Copy out the lines of the records below, and only those lines, from the one with "Reconstruct the object" through the one with "RELIEF_STEP = 0.42", exactly as they appear.

==========

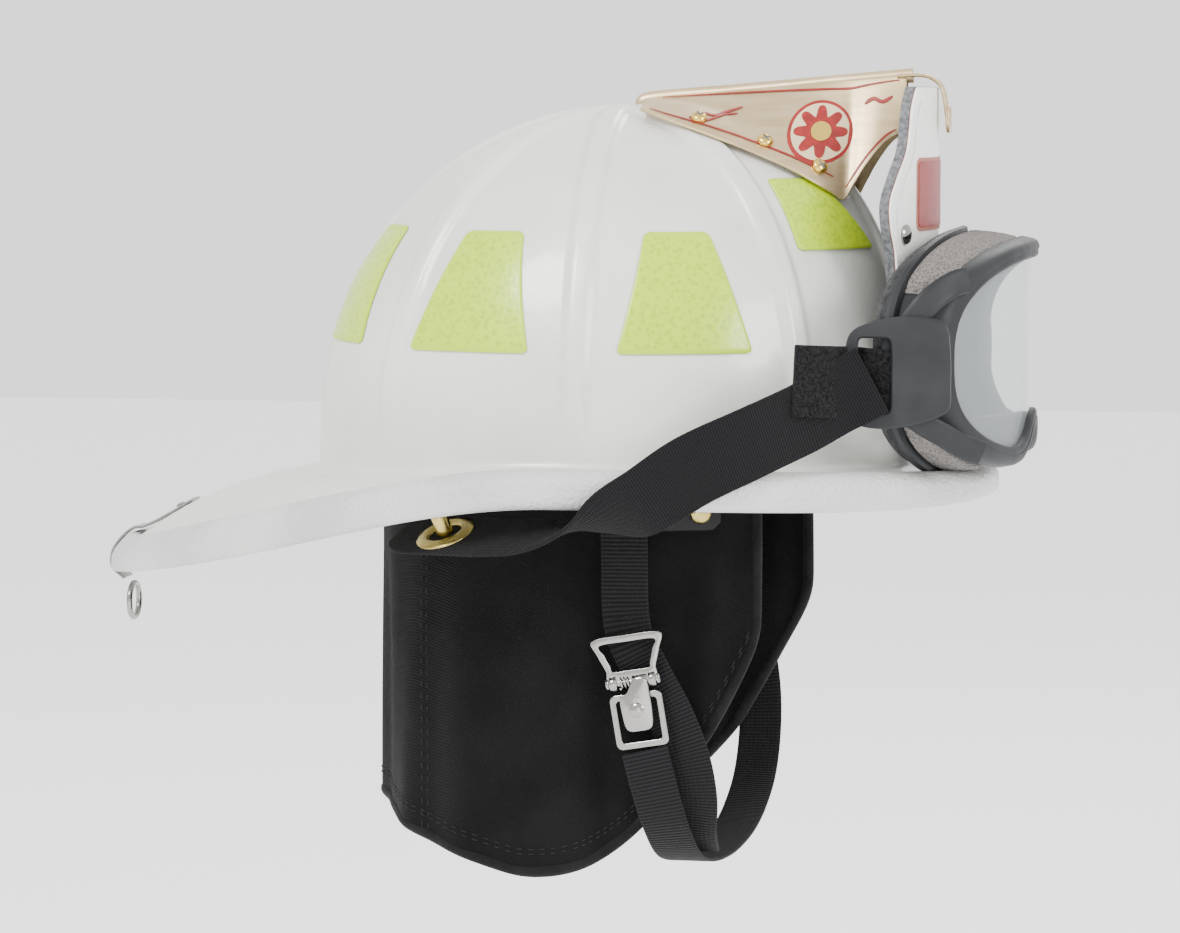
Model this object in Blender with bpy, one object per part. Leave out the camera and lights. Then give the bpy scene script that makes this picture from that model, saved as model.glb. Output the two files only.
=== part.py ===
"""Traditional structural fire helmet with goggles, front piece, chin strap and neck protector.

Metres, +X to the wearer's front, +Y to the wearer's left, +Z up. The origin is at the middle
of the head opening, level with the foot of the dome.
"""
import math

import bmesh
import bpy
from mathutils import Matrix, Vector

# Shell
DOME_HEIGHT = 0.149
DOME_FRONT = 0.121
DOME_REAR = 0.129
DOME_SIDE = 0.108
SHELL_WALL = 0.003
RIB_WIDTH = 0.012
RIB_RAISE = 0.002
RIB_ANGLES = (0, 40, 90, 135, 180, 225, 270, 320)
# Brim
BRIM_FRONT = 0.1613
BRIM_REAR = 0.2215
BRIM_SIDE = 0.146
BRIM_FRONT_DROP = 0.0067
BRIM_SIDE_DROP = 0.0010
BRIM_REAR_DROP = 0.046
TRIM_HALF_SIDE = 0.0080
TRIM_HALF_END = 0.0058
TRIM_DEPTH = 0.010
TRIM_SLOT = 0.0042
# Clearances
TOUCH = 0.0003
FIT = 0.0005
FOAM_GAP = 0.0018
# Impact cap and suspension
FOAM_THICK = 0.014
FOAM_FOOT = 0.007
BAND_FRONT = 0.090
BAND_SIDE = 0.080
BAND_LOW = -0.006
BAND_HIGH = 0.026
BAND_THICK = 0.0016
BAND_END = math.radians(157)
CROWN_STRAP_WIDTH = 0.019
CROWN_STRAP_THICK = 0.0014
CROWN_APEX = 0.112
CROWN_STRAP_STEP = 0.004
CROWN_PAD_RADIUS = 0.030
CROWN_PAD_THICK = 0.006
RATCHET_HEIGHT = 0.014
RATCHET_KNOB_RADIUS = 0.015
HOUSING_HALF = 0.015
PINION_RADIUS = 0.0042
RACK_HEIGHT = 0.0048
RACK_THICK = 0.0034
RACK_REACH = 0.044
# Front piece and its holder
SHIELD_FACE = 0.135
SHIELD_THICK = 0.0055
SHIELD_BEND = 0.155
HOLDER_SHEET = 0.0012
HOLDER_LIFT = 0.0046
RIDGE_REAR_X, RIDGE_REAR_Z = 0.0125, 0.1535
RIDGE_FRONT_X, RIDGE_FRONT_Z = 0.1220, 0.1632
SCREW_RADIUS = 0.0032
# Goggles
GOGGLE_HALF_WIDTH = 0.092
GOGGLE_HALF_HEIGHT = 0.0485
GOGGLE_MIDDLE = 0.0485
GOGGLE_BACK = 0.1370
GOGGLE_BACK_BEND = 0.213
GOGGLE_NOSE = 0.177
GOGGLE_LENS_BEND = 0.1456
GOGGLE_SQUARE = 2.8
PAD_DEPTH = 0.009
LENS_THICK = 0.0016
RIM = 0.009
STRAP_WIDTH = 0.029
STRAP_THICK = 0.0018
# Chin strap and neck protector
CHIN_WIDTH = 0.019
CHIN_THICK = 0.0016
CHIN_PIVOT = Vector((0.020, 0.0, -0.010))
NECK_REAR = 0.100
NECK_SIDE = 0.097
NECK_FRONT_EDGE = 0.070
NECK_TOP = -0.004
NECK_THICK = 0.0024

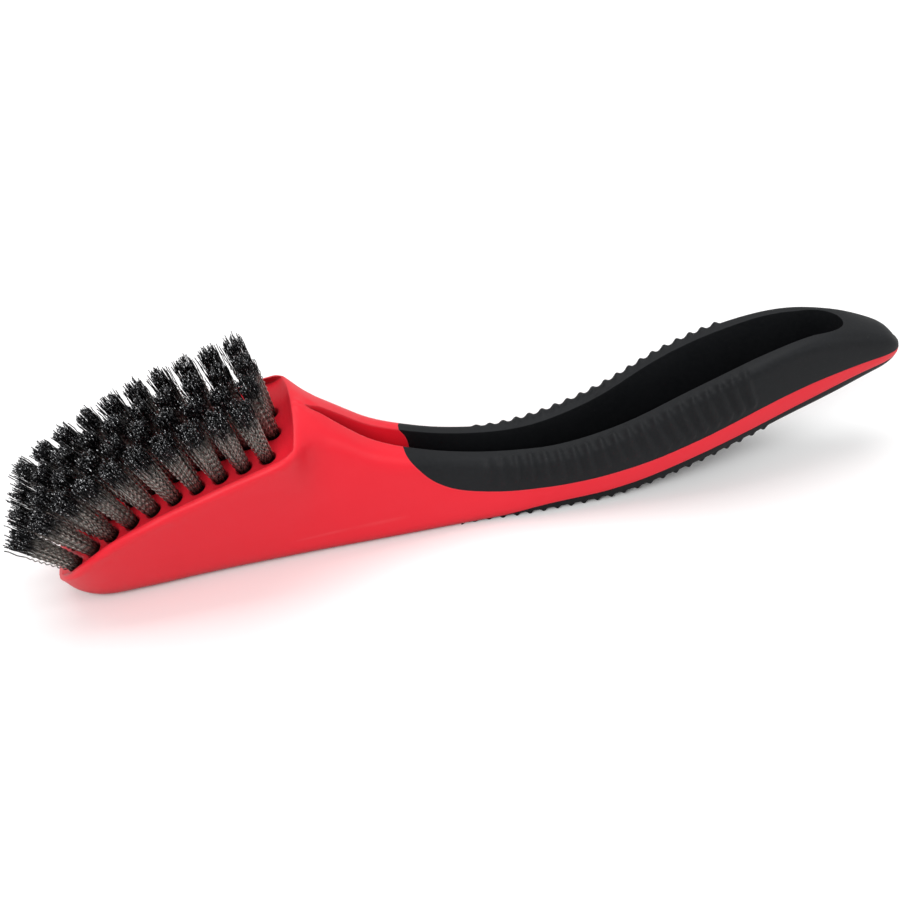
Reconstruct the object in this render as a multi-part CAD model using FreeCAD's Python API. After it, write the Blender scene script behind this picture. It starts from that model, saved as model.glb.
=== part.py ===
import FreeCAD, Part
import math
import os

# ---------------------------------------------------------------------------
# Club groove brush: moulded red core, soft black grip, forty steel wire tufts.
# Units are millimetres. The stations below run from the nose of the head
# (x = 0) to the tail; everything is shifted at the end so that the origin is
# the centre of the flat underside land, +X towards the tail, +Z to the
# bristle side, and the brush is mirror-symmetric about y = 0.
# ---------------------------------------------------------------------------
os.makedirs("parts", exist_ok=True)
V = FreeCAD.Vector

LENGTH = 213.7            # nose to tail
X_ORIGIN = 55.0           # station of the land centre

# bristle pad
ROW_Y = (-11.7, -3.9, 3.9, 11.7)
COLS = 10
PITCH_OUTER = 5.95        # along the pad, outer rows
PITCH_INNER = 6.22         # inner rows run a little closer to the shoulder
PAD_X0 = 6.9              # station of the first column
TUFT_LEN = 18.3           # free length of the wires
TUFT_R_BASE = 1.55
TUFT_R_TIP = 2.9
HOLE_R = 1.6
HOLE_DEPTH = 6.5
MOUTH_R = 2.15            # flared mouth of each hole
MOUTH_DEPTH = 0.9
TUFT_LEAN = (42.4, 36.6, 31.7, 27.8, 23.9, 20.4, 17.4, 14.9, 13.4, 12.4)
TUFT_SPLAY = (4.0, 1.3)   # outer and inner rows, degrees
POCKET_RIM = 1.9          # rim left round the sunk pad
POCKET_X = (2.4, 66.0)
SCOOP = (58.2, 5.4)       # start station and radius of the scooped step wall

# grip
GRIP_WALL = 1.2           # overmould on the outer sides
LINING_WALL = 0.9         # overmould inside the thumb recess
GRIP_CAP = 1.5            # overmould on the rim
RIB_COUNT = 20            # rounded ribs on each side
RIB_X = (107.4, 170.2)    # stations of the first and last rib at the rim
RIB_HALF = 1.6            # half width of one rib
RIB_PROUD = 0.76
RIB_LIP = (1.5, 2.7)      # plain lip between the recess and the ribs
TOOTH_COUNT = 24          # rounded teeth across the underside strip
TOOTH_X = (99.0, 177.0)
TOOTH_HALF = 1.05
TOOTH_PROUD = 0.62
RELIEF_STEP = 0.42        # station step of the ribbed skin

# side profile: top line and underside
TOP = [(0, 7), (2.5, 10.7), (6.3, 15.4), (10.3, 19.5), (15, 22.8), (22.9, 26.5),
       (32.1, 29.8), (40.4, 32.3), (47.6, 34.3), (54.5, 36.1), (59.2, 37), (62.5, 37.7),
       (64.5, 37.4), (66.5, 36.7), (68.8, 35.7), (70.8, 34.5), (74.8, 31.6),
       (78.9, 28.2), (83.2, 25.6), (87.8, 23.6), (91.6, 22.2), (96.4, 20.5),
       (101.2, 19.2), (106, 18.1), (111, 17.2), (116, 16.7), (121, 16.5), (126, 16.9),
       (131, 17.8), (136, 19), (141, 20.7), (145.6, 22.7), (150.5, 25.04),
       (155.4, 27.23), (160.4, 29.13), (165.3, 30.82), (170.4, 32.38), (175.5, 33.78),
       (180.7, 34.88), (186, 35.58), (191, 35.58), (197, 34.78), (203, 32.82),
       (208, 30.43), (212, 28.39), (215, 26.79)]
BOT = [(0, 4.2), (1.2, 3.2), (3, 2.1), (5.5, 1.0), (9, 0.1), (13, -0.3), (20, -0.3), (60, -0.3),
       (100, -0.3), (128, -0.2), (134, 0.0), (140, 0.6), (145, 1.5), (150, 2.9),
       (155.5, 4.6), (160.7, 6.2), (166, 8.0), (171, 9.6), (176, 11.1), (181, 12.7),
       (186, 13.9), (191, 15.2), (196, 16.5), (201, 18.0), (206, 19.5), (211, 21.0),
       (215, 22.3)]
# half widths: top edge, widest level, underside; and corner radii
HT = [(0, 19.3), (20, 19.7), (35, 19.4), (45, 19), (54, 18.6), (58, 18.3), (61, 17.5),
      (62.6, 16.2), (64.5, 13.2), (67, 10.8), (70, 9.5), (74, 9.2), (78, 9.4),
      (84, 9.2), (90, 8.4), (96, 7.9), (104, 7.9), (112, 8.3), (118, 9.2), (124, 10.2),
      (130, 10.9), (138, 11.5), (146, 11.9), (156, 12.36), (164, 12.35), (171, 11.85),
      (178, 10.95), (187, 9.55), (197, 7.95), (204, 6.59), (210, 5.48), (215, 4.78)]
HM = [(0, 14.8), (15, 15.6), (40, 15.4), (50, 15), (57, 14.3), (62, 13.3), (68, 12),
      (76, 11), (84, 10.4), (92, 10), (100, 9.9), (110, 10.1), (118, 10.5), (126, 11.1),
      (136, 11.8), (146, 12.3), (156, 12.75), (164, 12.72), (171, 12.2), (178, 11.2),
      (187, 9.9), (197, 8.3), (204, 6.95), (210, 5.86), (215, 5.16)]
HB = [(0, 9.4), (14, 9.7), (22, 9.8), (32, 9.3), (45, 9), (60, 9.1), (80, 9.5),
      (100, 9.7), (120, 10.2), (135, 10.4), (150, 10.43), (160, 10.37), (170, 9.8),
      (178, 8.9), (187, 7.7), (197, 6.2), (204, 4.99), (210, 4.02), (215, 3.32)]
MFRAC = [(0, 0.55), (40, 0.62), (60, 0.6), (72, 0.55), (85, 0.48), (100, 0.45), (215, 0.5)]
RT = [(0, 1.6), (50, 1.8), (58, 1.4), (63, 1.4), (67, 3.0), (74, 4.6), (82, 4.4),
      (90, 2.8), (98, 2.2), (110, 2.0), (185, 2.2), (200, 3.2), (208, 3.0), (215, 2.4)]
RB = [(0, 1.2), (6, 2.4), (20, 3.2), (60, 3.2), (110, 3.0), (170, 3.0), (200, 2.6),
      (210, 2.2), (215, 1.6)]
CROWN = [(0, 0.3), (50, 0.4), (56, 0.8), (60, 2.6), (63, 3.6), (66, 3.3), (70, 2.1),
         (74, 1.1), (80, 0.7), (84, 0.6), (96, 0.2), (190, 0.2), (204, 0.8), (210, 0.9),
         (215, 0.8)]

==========

**RESPONSE**
Reconstruct the object in this render as a multi-part CAD model using FreeCAD's Python API. After it, write the Blender scene script behind this picture. It starts from that model, saved as model.glb.
=== part.py ===
import FreeCAD, Part
import math
import os

# ---------------------------------------------------------------------------
# Club groove brush: moulded red core, soft black grip, forty steel wire tufts.
# Units are millimetres. The stations below run from the nose of the head
# (x = 0) to the tail; everything is shifted at the end so that the origin is
# the centre of the flat underside land, +X towards the tail, +Z to the
# bristle side, and the brush is mirror-symmetric about y = 0.
# ---------------------------------------------------------------------------
os.makedirs("parts", exist_ok=True)
V = FreeCAD.Vector

LENGTH = 213.7            # nose to tail
X_ORIGIN = 55.0           # station of the land centre

# bristle pad
ROW_Y = (-11.7, -3.9, 3.9, 11.7)
COLS = 10
PITCH_OUTER = 5.95        # along the pad, outer rows
PITCH_INNER = 6.22         # inner rows run a little closer to the shoulder
PAD_X0 = 6.9              # station of the first column
TUFT_LEN = 18.3           # free length of the wires
TUFT_R_BASE = 1.55
TUFT_R_TIP = 2.9
HOLE_R = 1.6
HOLE_DEPTH = 6.5
MOUTH_R = 2.15            # flared mouth of each hole
MOUTH_DEPTH = 0.9
TUFT_LEAN = (42.4, 36.6, 31.7, 27.8, 23.9, 20.4, 17.4, 14.9, 13.4, 12.4)
TUFT_SPLAY = (4.0, 1.3)   # outer and inner rows, degrees
POCKET_RIM = 1.9          # rim left round the sunk pad
POCKET_X = (2.4, 66.0)
SCOOP = (58.2, 5.4)       # start station and radius of the scooped step wall

# grip
GRIP_WALL = 1.2           # overmould on the outer sides
LINING_WALL = 0.9         # overmould inside the thumb recess
GRIP_CAP = 1.5            # overmould on the rim
RIB_COUNT = 20            # rounded ribs on each side
RIB_X = (107.4, 170.2)    # stations of the first and last rib at the rim
RIB_HALF = 1.6            # half width of one rib
RIB_PROUD = 0.76
RIB_LIP = (1.5, 2.7)      # plain lip between the recess and the ribs
TOOTH_COUNT = 24          # rounded teeth across the underside strip
TOOTH_X = (99.0, 177.0)
TOOTH_HALF = 1.05
TOOTH_PROUD = 0.62
RELIEF_STEP = 0.42        # station step of the ribbed skin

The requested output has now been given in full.